(Collected data)
>>>>>
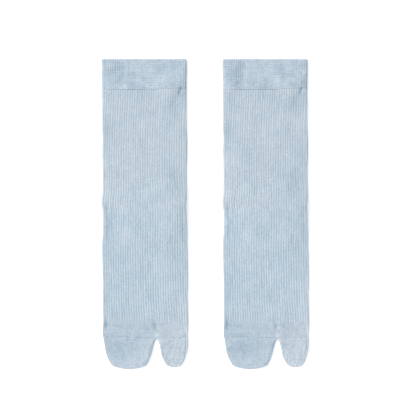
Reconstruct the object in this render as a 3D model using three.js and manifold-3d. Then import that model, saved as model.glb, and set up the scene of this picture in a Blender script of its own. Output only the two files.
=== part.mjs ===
// A pair of split-toe ankle socks, lying flat and side by side with the front of each leg up.
// Each sock is knitted in six sections: a double welt, a ribbed leg and foot, a plain heel pocket,
// a plain forefoot, and one pocket each for the big toe and the other four toes. The heel pocket
// lies folded flat under the foot, with its tip towards the toes.
//
// Millimetres, +Z up, +Y towards the cuffs. The origin is on the table under the middle of the
// pair. In a sock's own tables "down" is the distance from the cuff's edge towards the toes, and
// "left" and "right" are measured from the sock's centre line.

import * as THREE from 'three';
import { mergeVertices } from 'three/addons/utils/BufferGeometryUtils.js';
import Module from 'manifold-3d';

const { smoothstep, degToRad, lerp } = THREE.MathUtils;

// Driving dimensions of one sock.
const sockLength = 320; // cuff's edge to the tip of the four-toe pocket
const cuffHeight = 30.5;
const heelFoldDown = 148; // the line where the heel pocket folds under
const heelPocketLength = 36;
const ribEndDown = 272.3;
const toeSeamDown = 287.5;
const crotchAcross = 13; // where the two toe pockets part
const forefootEndDown = 289; // the edge of the cloth between the two toe pockets

// Cloth.
const ribWall = 1.4;
const plainWall = 1.1;
const weltWall = 2.2; // two layers of plain knit, turned over at the cuff's edge
const layerGap = 0.6; // left between the front and back of a sock that lies flat
const heelLayerGap = 0.4;
const lipRounding = 0.7;
const seamGap = 0.3;

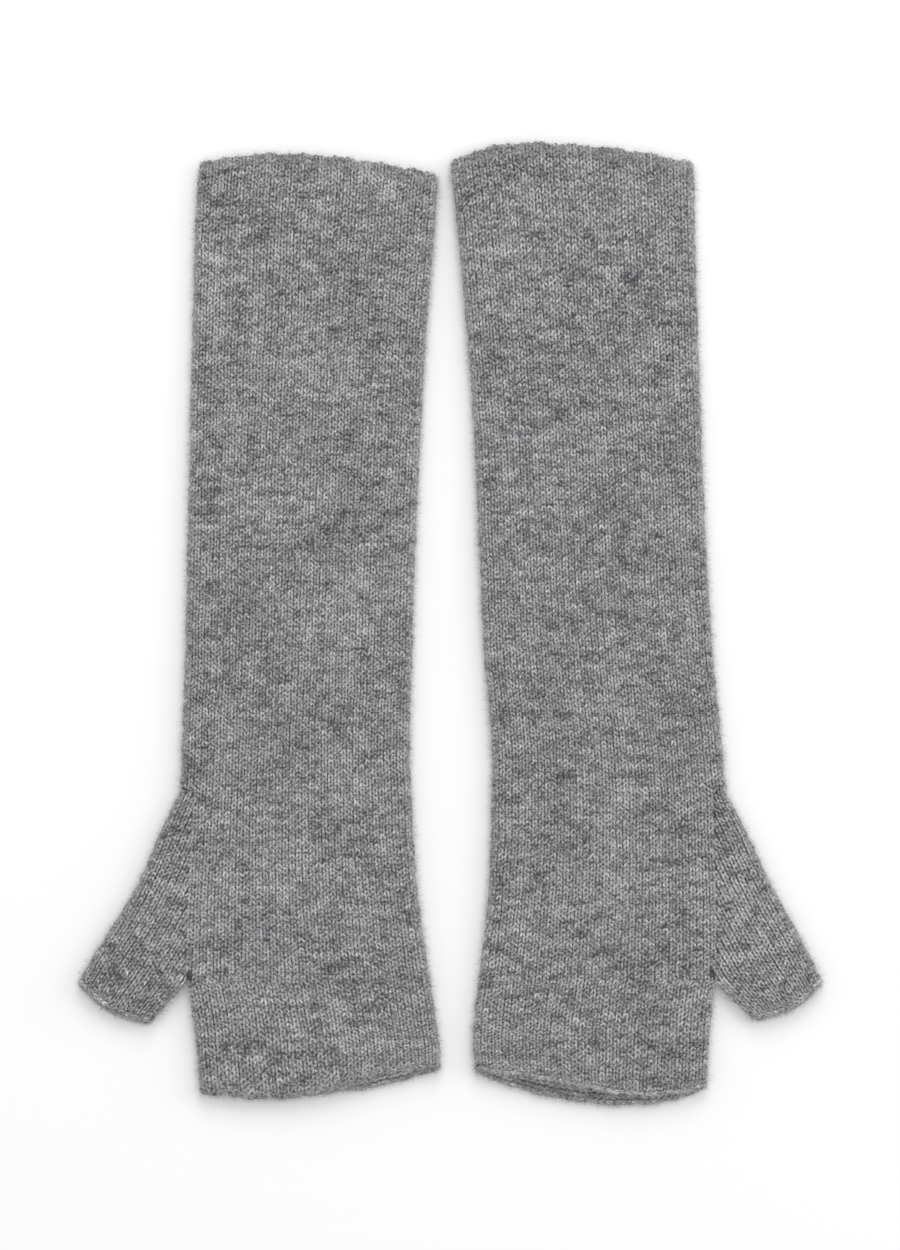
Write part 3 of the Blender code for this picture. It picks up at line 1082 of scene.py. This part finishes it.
<<<<<
• **Task description**
Each line of the material above needs to be quoted exactly, please.

• **Task result**
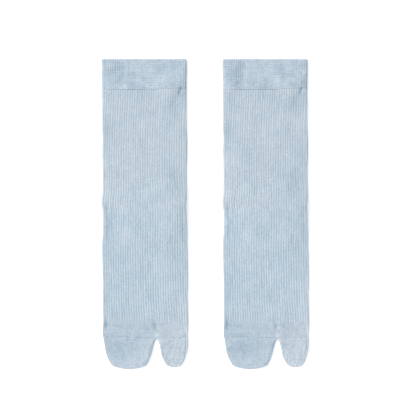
Reconstruct the object in this render as a 3D model using three.js and manifold-3d. Then import that model, saved as model.glb, and set up the scene of this picture in a Blender script of its own. Output only the two files.
=== part.mjs ===
// A pair of split-toe ankle socks, lying flat and side by side with the front of each leg up.
// Each sock is knitted in six sections: a double welt, a ribbed leg and foot, a plain heel pocket,
// a plain forefoot, and one pocket each for the big toe and the other four toes. The heel pocket
// lies folded flat under the foot, with its tip towards the toes.
//
// Millimetres, +Z up, +Y towards the cuffs. The origin is on the table under the middle of the
// pair. In a sock's own tables "down" is the distance from the cuff's edge towards the toes, and
// "left" and "right" are measured from the sock's centre line.

import * as THREE from 'three';
import { mergeVertices } from 'three/addons/utils/BufferGeometryUtils.js';
import Module from 'manifold-3d';

const { smoothstep, degToRad, lerp } = THREE.MathUtils;

// Driving dimensions of one sock.
const sockLength = 320; // cuff's edge to the tip of the four-toe pocket
const cuffHeight = 30.5;
const heelFoldDown = 148; // the line where the heel pocket folds under
const heelPocketLength = 36;
const ribEndDown = 272.3;
const toeSeamDown = 287.5;
const crotchAcross = 13; // where the two toe pockets part
const forefootEndDown = 289; // the edge of the cloth between the two toe pockets

// Cloth.
const ribWall = 1.4;
const plainWall = 1.1;
const weltWall = 2.2; // two layers of plain knit, turned over at the cuff's edge
const layerGap = 0.6; // left between the front and back of a sock that lies flat
const heelLayerGap = 0.4;
const lipRounding = 0.7;
const seamGap = 0.3;

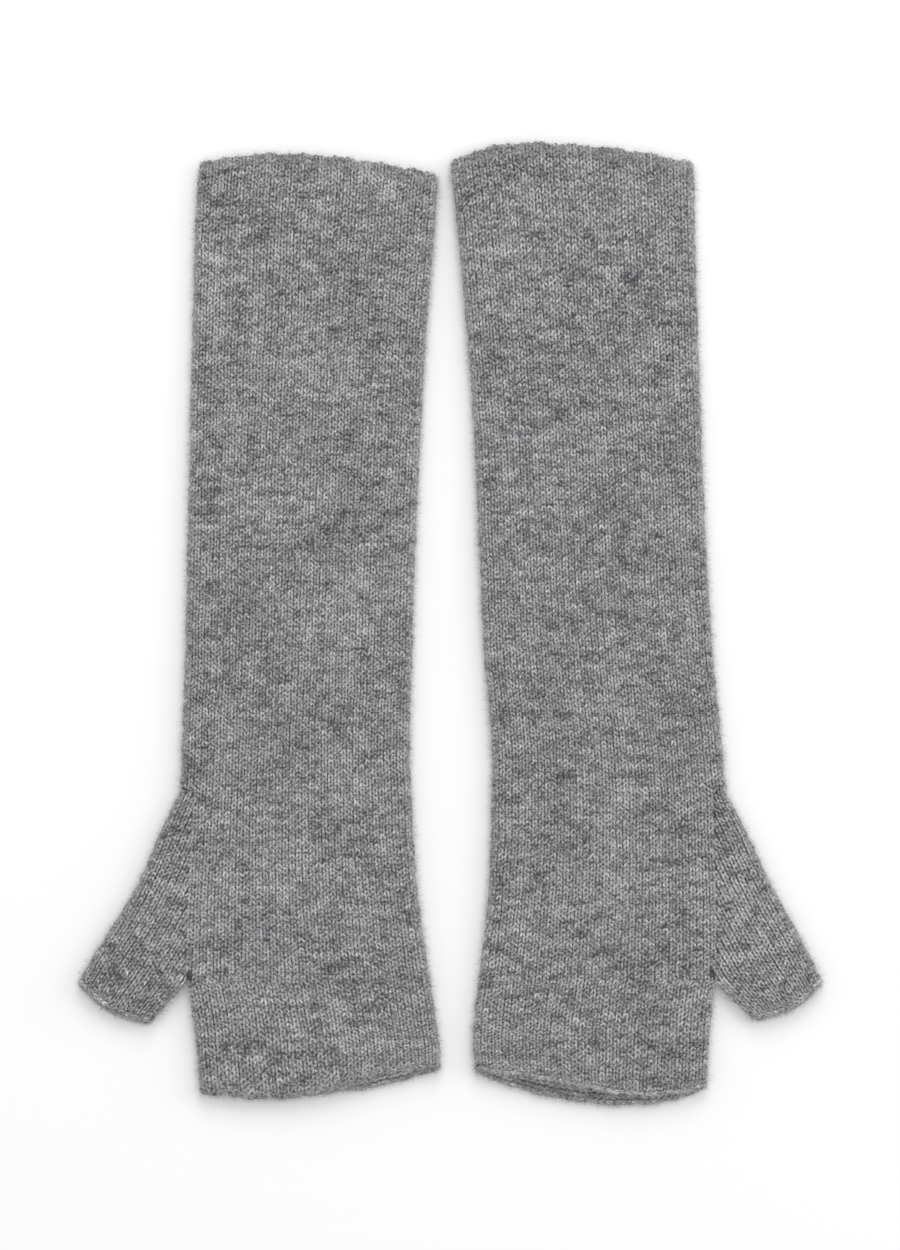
Write part 3 of the Blender code for this picture. It picks up at line 1082 of scene.py. This part finishes it.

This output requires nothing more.